- [STATED TASK]
Extract all of the entries and give them again, word for word.

- [DATASET CONTENT]
======
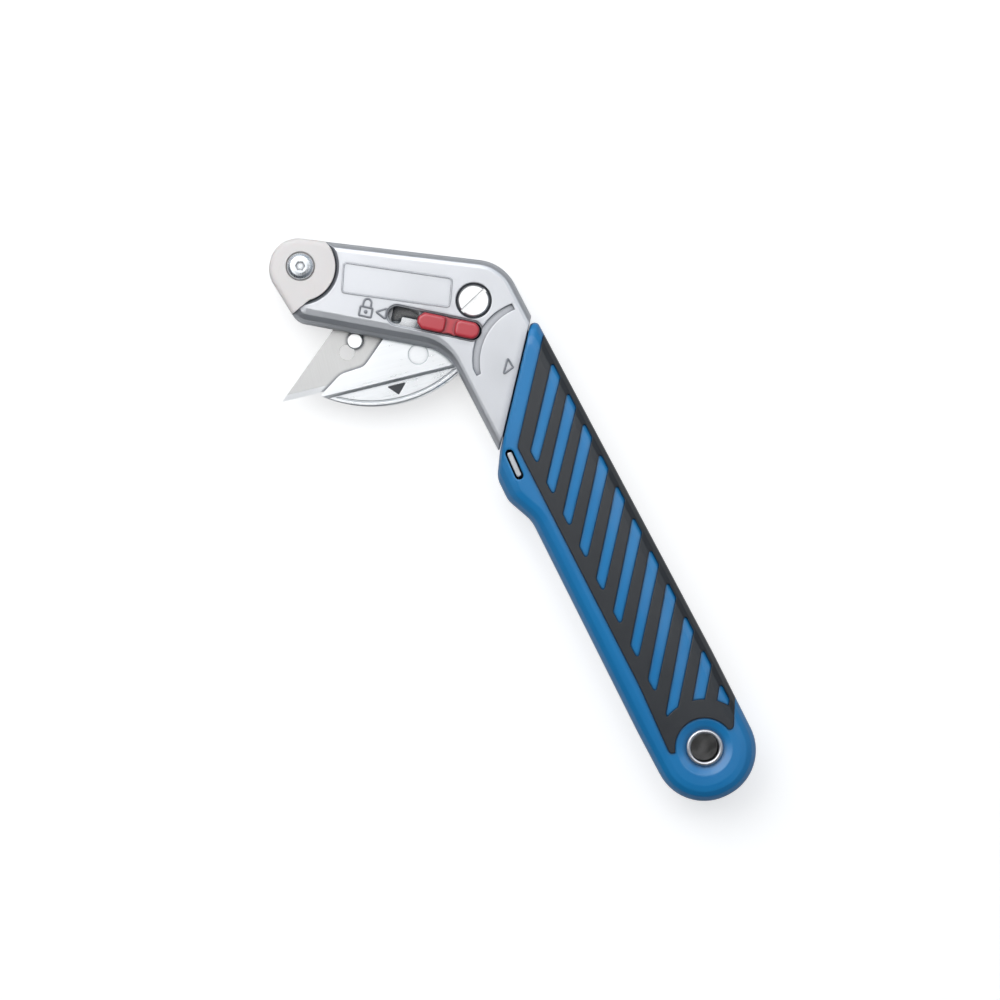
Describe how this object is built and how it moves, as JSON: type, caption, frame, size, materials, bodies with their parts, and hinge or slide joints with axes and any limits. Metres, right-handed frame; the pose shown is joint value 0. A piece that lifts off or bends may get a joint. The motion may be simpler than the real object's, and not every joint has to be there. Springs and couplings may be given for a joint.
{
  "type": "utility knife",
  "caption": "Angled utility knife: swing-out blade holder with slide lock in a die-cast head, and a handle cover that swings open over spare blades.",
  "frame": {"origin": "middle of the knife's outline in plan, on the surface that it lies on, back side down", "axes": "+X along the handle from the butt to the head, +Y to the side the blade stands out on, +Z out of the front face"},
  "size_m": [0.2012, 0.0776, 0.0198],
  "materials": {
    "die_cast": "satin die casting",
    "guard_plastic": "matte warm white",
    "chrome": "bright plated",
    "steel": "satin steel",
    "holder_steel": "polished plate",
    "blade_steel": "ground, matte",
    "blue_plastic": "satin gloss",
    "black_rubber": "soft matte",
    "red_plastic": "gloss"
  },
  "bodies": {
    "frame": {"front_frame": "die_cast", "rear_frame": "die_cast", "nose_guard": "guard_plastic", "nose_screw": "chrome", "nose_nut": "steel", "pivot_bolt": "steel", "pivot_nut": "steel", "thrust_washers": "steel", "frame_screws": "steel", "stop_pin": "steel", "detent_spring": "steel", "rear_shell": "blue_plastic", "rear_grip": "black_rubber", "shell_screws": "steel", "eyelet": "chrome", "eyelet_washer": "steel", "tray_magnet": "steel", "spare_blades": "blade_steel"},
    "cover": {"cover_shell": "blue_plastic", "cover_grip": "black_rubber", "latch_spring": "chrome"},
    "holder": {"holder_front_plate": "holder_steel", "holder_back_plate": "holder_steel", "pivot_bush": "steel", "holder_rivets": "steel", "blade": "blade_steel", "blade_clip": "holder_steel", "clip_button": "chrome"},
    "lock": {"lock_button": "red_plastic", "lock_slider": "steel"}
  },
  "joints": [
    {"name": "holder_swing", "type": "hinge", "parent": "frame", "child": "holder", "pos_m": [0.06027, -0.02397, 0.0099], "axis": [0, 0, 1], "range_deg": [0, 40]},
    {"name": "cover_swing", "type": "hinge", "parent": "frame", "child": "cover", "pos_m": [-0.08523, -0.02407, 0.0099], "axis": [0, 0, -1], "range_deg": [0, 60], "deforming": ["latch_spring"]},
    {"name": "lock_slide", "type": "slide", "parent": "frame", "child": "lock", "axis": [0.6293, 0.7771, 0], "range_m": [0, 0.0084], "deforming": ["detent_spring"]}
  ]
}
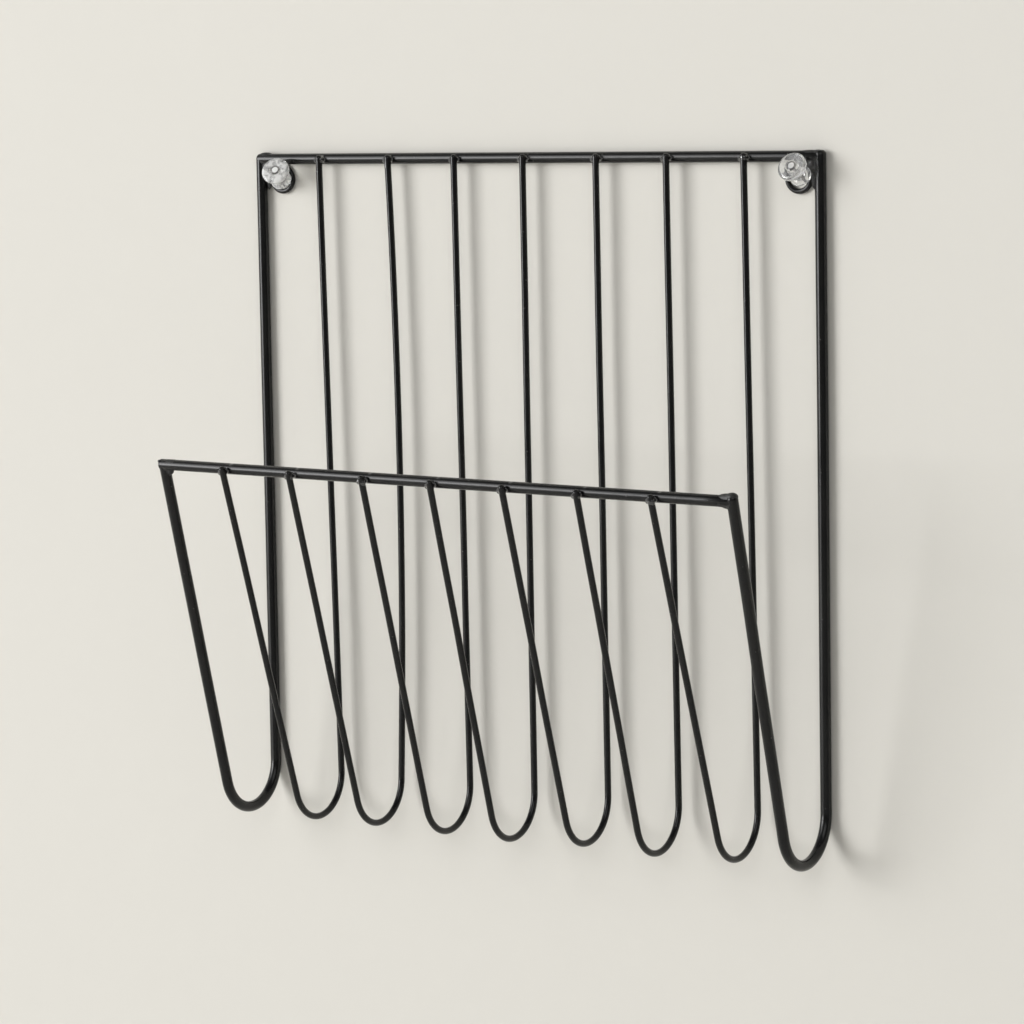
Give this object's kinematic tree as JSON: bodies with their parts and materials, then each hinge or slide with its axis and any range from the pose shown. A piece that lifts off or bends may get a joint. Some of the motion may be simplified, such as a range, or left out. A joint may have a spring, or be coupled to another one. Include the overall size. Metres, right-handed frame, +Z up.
======
- [IN RESPONSE]
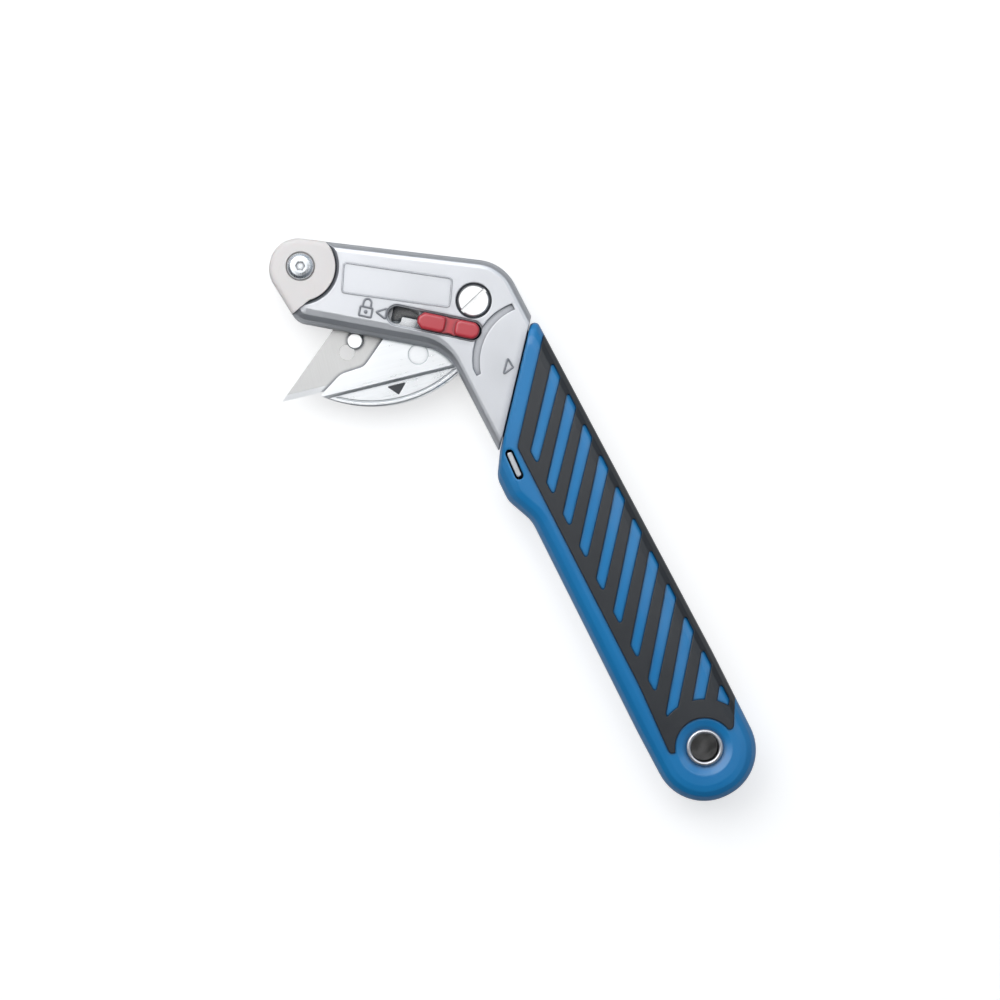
Describe how this object is built and how it moves, as JSON: type, caption, frame, size, materials, bodies with their parts, and hinge or slide joints with axes and any limits. Metres, right-handed frame; the pose shown is joint value 0. A piece that lifts off or bends may get a joint. The motion may be simpler than the real object's, and not every joint has to be there. Springs and couplings may be given for a joint.
{
  "type": "utility knife",
  "caption": "Angled utility knife: swing-out blade holder with slide lock in a die-cast head, and a handle cover that swings open over spare blades.",
  "frame": {"origin": "middle of the knife's outline in plan, on the surface that it lies on, back side down", "axes": "+X along the handle from the butt to the head, +Y to the side the blade stands out on, +Z out of the front face"},
  "size_m": [0.2012, 0.0776, 0.0198],
  "materials": {
    "die_cast": "satin die casting",
    "guard_plastic": "matte warm white",
    "chrome": "bright plated",
    "steel": "satin steel",
    "holder_steel": "polished plate",
    "blade_steel": "ground, matte",
    "blue_plastic": "satin gloss",
    "black_rubber": "soft matte",
    "red_plastic": "gloss"
  },
  "bodies": {
    "frame": {"front_frame": "die_cast", "rear_frame": "die_cast", "nose_guard": "guard_plastic", "nose_screw": "chrome", "nose_nut": "steel", "pivot_bolt": "steel", "pivot_nut": "steel", "thrust_washers": "steel", "frame_screws": "steel", "stop_pin": "steel", "detent_spring": "steel", "rear_shell": "blue_plastic", "rear_grip": "black_rubber", "shell_screws": "steel", "eyelet": "chrome", "eyelet_washer": "steel", "tray_magnet": "steel", "spare_blades": "blade_steel"},
    "cover": {"cover_shell": "blue_plastic", "cover_grip": "black_rubber", "latch_spring": "chrome"},
    "holder": {"holder_front_plate": "holder_steel", "holder_back_plate": "holder_steel", "pivot_bush": "steel", "holder_rivets": "steel", "blade": "blade_steel", "blade_clip": "holder_steel", "clip_button": "chrome"},
    "lock": {"lock_button": "red_plastic", "lock_slider": "steel"}
  },
  "joints": [
    {"name": "holder_swing", "type": "hinge", "parent": "frame", "child": "holder", "pos_m": [0.06027, -0.02397, 0.0099], "axis": [0, 0, 1], "range_deg": [0, 40]},
    {"name": "cover_swing", "type": "hinge", "parent": "frame", "child": "cover", "pos_m": [-0.08523, -0.02407, 0.0099], "axis": [0, 0, -1], "range_deg": [0, 60], "deforming": ["latch_spring"]},
    {"name": "lock_slide", "type": "slide", "parent": "frame", "child": "lock", "axis": [0.6293, 0.7771, 0], "range_m": [0, 0.0084], "deforming": ["detent_spring"]}
  ]
}
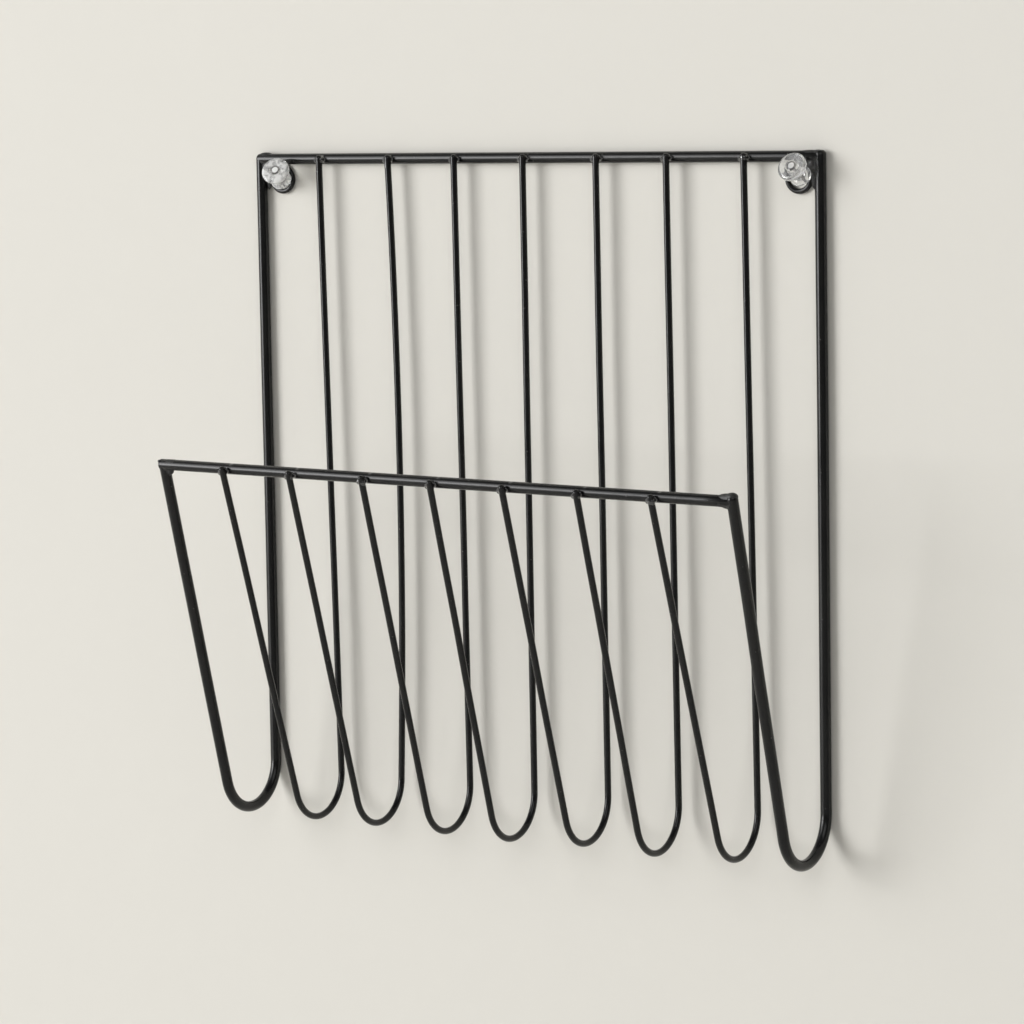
Give this object's kinematic tree as JSON: bodies with their parts and materials, then each hinge or slide with its axis and any range from the pose shown. A piece that lifts off or bends may get a joint. Some of the motion may be simplified, such as a range, or left out. A joint may have a spring, or be coupled to another one. Include the overall size. Metres, right-handed frame, +Z up.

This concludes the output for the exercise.